Analogamente non sono mai arrivati chiarimenti su rapporti, o meglio traffici economici, intercorsi tra Berlusconi e Putin, né sul perché tanti collaboratori di B. si occupassero di importazioni di gas. Non si può che concordare con Peter Gomez che “il punto della ricattabilità fa la differenza su tutto“, e ribadire all’infinito che la trasparenza per chi fa politica ed è un rappresentante delle istituzioni ai massimi livelli deve essere una precondizione di credibilità di cui gli elettori dovrebbero tener conto nell’urna, tanto più nella situazione odierna.

Essere esente da qualsiasi sospetto di opacità e ricattabilità nei rapporti con Putin però non basta, secondo i miei parametri, per ottenere la mia fiducia di elettrice. Salvini e Berlusconi hanno cavalcato la crisi che oggettivamente il M5s di Conte ha favorito per motivazioni squisitamente politiche (nonché elettorali, contando su un periodo di proficua opposizione) che non ho condiviso, dal muro sul ddl Aiuti allo stillicidio contro le armi all’Ucraina già deliberato e di impatto sostanzialmente simbolico.

Così come al tempo del governo giallo-verde ho ritenuto del tutto inopportuna l’apertura di Conte a favore del ritiro delle sanzioni a Putin in nome del “dialogo”, e di recente, in occasione dell’endorsement entusiastico di Razov – una manifesta e preoccupante intrusione nelle decisioni di uno stato sovrano che lo ospita in qualità di ambasciatore, per la risoluzione contro il sostegno militare a un paese resistente concordato con l’Europa – ho condiviso l’imbarazzo e la vergogna espressi dal senatore Primo De Nicola.

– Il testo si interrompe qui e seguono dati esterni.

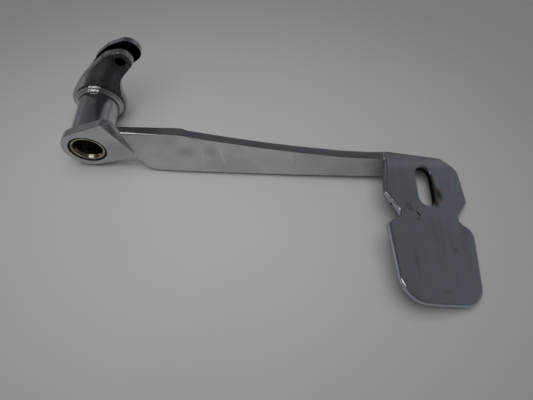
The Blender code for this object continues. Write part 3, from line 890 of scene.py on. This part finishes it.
def bend_lip(mesh):
    """Bend the plate's inner lip down in a soft curve about a line that runs slightly askew."""
    across = Vector((math.cos(BEND_SKEW), math.sin(BEND_SKEW), 0.0))
    inward = Vector((-math.sin(BEND_SKEW), math.cos(BEND_SKEW), 0.0))
    sheet = bmesh.new()
    sheet.from_mesh(mesh)
    for k in range(BEND_CUTS + 1):
        offset = BEND_WIDTH * (k / BEND_CUTS - 0.5)
        geometry = sheet.verts[:] + sheet.edges[:] + sheet.faces[:]
        bmesh.ops.bisect_plane(sheet, geom=geometry, plane_co=BEND_POINT + inward * offset, plane_no=inward,
                               dist=0.001 * MM)
    radius = BEND_WIDTH / PLATE_BEND
    for v in sheet.verts:
        span = (v.co - BEND_POINT).dot(inward) + BEND_WIDTH / 2.0
        if span <= 0.0:
            continue
        turn = PLATE_BEND * min(1.0, span / BEND_WIDTH)
        rest = max(0.0, span - BEND_WIDTH)
        reach = (radius + v.co.z) * math.sin(turn) + rest * math.cos(turn)
        drop = (radius + v.co.z) * math.cos(turn) - radius - rest * math.sin(turn)
        v.co = BEND_POINT + across * (v.co - BEND_POINT).dot(across) + inward * (reach - BEND_WIDTH / 2.0)
        v.co.z = drop
    sheet.to_mesh(mesh)
    sheet.free()


def make_foot_plate():
    """The slotted plate, made flat, then bent and set at the arm's end."""
    slot = hole_cutter(slot_outline, SLOT_WIDTH / 2.0, PLATE_THICKNESS, SLOT_EDGE)
    slab = slab_mesh("foot_plate", foot_plate_outline(), PLATE_THICKNESS, PLATE_ROUNDING, 7)
    mesh = applied(slab, [("DIFFERENCE", slot)])
    bend_lip(mesh)
    mesh.transform(Matrix.Translation((0.0, 0.0, -PLATE_THICKNESS / 2.0)))
    mesh.transform(PLATE_FRAME)
    add_piece("foot_plate_plated", "foot_plate", mesh, plate_chrome())


# ---------------------------------------------------------------- floor, light and camera

FLOOR_REACH = 3.0
PAPER_DEPTH = 0.05 * MM
PAPER = (0.53, 0.525, 0.525)
PAPER_PALER = (0.56, 0.555, 0.55)
# The paper's colour far out, as painted shade.
PAPER_SHADED = (0.27, 0.265, 0.26)
PAPER_ROUGHNESS = 0.75
# The painted pool of light in the floor's middle: its place and its reach, in metres.
FLOOR_LIGHT_POOL = ((-0.06, -0.01, 0.0), (0.36, 0.27, 1.0))

# Each lamp is (place, size in X and in Y, power), in metres and watts.
WIDE_LAMP = ((0.02, -0.10, 1.1), (1.1, 1.1), 10.5)
STRIP_LAMP = ((-0.46, -0.30, 1.0), (0.70, 0.20), 2.5)

# The room's tone in each direction, from level and below (0) to straight up (1).
ROOM_TONES = [(0.0, 0.25), (0.10, 0.22), (0.28, 0.18), (0.45, 0.12),
              (0.65, 0.10), (0.85, 0.11), (1.0, 0.08)]
ROOM_TINT = (0.97, 0.99, 1.04)
# Each wall is (direction, cosine where it starts, cosine where it is full, gain).
PALE_WALLS = [((0.74, 0.46, 0.49), 0.70, 0.95, 1.35), ((-0.58, 0.63, 0.52), 0.86, 0.96, 1.25)]

CAMERA_PLACE = Vector((18.37, -172.04, 316.71)) * MM
CAMERA_TURN = [math.radians(a) for a in (27.764, 1.755, 1.803)]
CAMERA_LENS = 33.77
SENSOR_WIDTH = 36.0


def make_floor():
    """Pale paper with a painted pool of light: it darkens away from the lever."""
    mesh = bpy.data.meshes.new("floor")
    corners = [(-FLOOR_REACH, -FLOOR_REACH), (FLOOR_REACH, -FLOOR_REACH),
               (FLOOR_REACH, FLOOR_REACH), (-FLOOR_REACH, FLOOR_REACH)]
    mesh.from_pydata([(x, y, 0.0) for x, y in corners], [], [(0, 1, 2, 3)])
    floor = bpy.data.objects.new("floor", mesh)
    bpy.context.scene.collection.objects.link(floor)
    tree = Tree("pale_paper", PAPER, 0.0, PAPER_ROUGHNESS, Matrix())
    mottle = tree.ranged(tree.noise(7.0, 3.0, 0.5), 0.3, 0.7)
    # Painted light: the paper is paler round the lever and darker further out.
    middle = tree.spot(*FLOOR_LIGHT_POOL, core=0.0)
    tree.colour(tree.mixed(middle, PAPER_SHADED, tree.mixed(mottle, PAPER, PAPER_PALER)))
    tree.bump(tree.noise(260.0, 4.0, 0.6), PAPER_DEPTH)
    mesh.materials.append(tree.material)


def level_lamp(name, place, size, power):
    """A rectangular lamp that faces down."""
    lamp = bpy.data.lights.new(name, "AREA")
    lamp.shape = "RECTANGLE"
    lamp.size, lamp.size_y = size
    lamp.energy = power
    light = bpy.data.objects.new(name, lamp)
    light.location = place
    bpy.context.scene.collection.objects.link(light)
    return light


def make_lights():
    """A wide lamp lights the floor, and a strip is only seen as glints in the plating."""
    wide = level_lamp("wide_lamp", *WIDE_LAMP)
    wide.visible_glossy = False
    strip = level_lamp("strip_lamp", *STRIP_LAMP)
    strip.visible_diffuse = False


def make_world():
    """A dim room: grey near the ground and dark above, with paler walls at the back."""
    world = bpy.data.worlds.new("room")
    bpy.context.scene.world = world
    world.use_nodes = True
    nodes = world.node_tree.nodes
    links = world.node_tree.links
    direction = nodes.new("ShaderNodeTexCoord").outputs["Generated"]
    split = nodes.new("ShaderNodeSeparateXYZ")
    links.new(direction, split.inputs["Vector"])
    ramp = nodes.new("ShaderNodeValToRGB")
    ramp.color_ramp.interpolation = "B_SPLINE"
    while len(ramp.color_ramp.elements) < len(ROOM_TONES):
        ramp.color_ramp.elements.new(1.0)
    for element, (height, tone) in zip(ramp.color_ramp.elements, ROOM_TONES):
        element.position = height
        element.color = (*(tone * part for part in ROOM_TINT), 1.0)
    links.new(split.outputs["Z"], ramp.inputs["Fac"])

    strength = nodes.new("ShaderNodeMath")
    strength.operation = "MULTIPLY"
    for (toward, start, full, gain), socket in zip(PALE_WALLS, strength.inputs):
        aligned = nodes.new("ShaderNodeVectorMath")
        aligned.operation = "DOT_PRODUCT"
        aligned.inputs[1].default_value = Vector(toward).normalized()
        links.new(direction, aligned.inputs[0])
        paler = smooth_range(nodes, links, aligned.outputs["Value"], start, full, 1.0, gain)
        links.new(paler, socket)
    background = nodes["Background"]
    links.new(ramp.outputs["Color"], background.inputs["Color"])
    links.new(strength.outputs["Value"], background.inputs["Strength"])


def make_camera():
    data = bpy.data.cameras.new("camera")
    data.sensor_width = SENSOR_WIDTH
    data.lens = CAMERA_LENS
    camera = bpy.data.objects.new("camera", data)
    camera.location = CAMERA_PLACE
    camera.rotation_euler = CAMERA_TURN
    bpy.context.scene.collection.objects.link(camera)
    bpy.context.scene.camera = camera


make_lever_arm()
make_pivot()
make_clevis()
make_pivot_welds()
make_foot_plate()
make_plate_welds()
make_floor()
make_world()
make_lights()
make_camera()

D’altronde in precedenza avevo già assistito con amarezza se non con disgusto in occasione del 25 aprile alla “resistenZa putiniana” del presidente della commissione Esteri del Senato Petrocelli, dopo la diserzione di troppi pentastellati insieme a lui alla seduta in Parlamento con Zelensky. Episodi non secondari cui vanno aggiunte le uscite agghiaccianti di parlamentari, fino ad allora ignoti alle cronache, che saranno ricordati per aver negato la strage di civili nel teatro di Mariupol domandandosi “cosa ci facessero a teatro sotto le bombe” o per aver additato al pubblico ludibrio la partoriente ferita deportata dai russi come una figurante al soldo della propaganda ucraina.

Posso solo confidare nel non aver contribuito a eleggere direttamente simili personaggi e comunque so con certezza che nel prossimo futuro, grazie al mio voto, non occuperà gli scranni del Parlamento nessuno, che in buona o mala fede, possa essere gradito a Putin.